Persona prompting can steer LLM generation towards a domain-specific tone and pattern. This behavior enables use cases in multi-agent systems where diverse interactions are crucial and human-centered tasks require high-level human alignment. Prior works provide mixed opinions on their utility: some report performance gains when using expert personas for certain domains and their contribution to data diversity in synthetic data creation, while others find near-zero or negative impact on general utility. To fully leverage the benefits of the LLM persona and avoid its harmfulness, a more comprehensive investigation of the mechanism is crucial. In this work, we study how model optimization, task type, prompt length, and placement can impact expert persona effectiveness across instruction-tuned and reasoning LLMs, and provide insight into conditions under which expert personas fail and succeed. Based on our findings, we developed a pipeline to fully leverage the benefits of an expert persona, named PRISM (Persona Routing via Intent-based Self-Modeling), which self-distills an intent-conditioned expert persona into a gated LoRA adapter through a bootstrapping process that requires no external data, models, or knowledge. PRISM enhances human preference and safety alignment on generative tasks while maintaining accuracy on discriminative tasks across all models, with minimal memory and computing overhead.
Paper Structure (70 sections, 9 equations, 4 figures, 16 tables)

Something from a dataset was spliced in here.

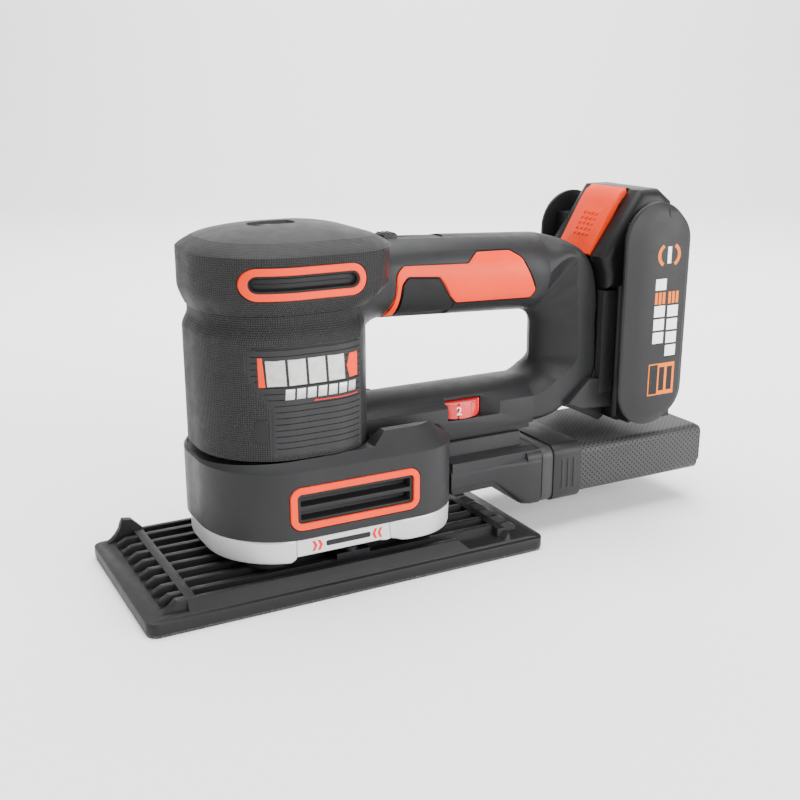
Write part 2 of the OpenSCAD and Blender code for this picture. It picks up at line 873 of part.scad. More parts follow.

This paper contains 70 sections, 9 equations, 4 figures, 16 tables.

Figures (4)

  • Figure 1: Expert persona impact across models, tasks, granularity, and placement.(a) On MT-Bench, long expert personas help in 5/8 categories (Writing, Roleplay, Reasoning, Extraction, STEM), with the strongest gains in Extraction (+0.65) and STEM (+0.60). (b) On MMLU, all expert persona variants damage accuracy, with the minimum persona suffering the least (overall: 68.0% vs. 71.6% baseline). (c) A dedicated "Safety Monitor" expert persona boosts attack refusal rates across all benchmarks, with the long persona achieving the largest gain on JailbreakBench (+17.7%). (d) Cross-model expert persona impact is model, placement, and task-dependent.
  • Figure 2: Panels (a--c): Instruction-tuned model (Qwen2.5-7B-Instruct). Panels (d--f): Reasoning-distilled models (average of 2 R1 variants). (a,d) Per-category score lift of each persona over the no-persona baseline on MT-Bench: Writing (Wr), Roleplay (Ro), Reasoning (Re), Math (Ma), Coding (Co), Extraction (Ex), STEM (St), Humanities (Hu). Diagonal = expert persona; blue = gain; red = loss. (b,e) Each expert persona's effect across all tasks; the zero line represents the base model. In (b), most expert personas fall below zero, showing that an expert persona generally damages overall performance for instruction-tuned models. In (e), the pattern reverses: expert personas improve overall performance for reasoning models, driven by three categories (Re, Co, St) that dominate the R1 distillation training set, confirming that model optimization directly determines whether persona can provide improvement. (c, f) Expert persona's utility on its matching domain compared to a random persona. Near-flat bars in (f) indicate gains are context-driven rather than expertise-specific.
  • Figure 3: Top row: Two simple approaches to automate expert persona selection. Approach 1 (left): a router selects the appropriate persona prompt per query at inference time---however, this is expensive and the expert persona might not always improve performance. Approach 2 (right): supervised finetuning on domain expert data bakes persona behavior directly into model weights---however, expert persona training data is hard to collect and base model performance is damaged. Bottom row: The five-stage PRISM training pipeline, which addresses both limitations: (1) Query Generation conditioned on persona prompts, (2) Answer with Persona generating multi-persona responses, (3) Self-Verification for distillation set selection via pairwise comparison, (4) Router/Gate Training to learn intent-based routing that decides when persona activation helps, and (5) Self-Distillation via LoRA to internalize persona behaviors.
  • Figure 4: % routed to LoRA vs. expert persona effect across 15 categories. MMLU (low), safety (high), MT-Bench (mixed). Correlation: $r{=}0.65$, $\rho{=}0.75$.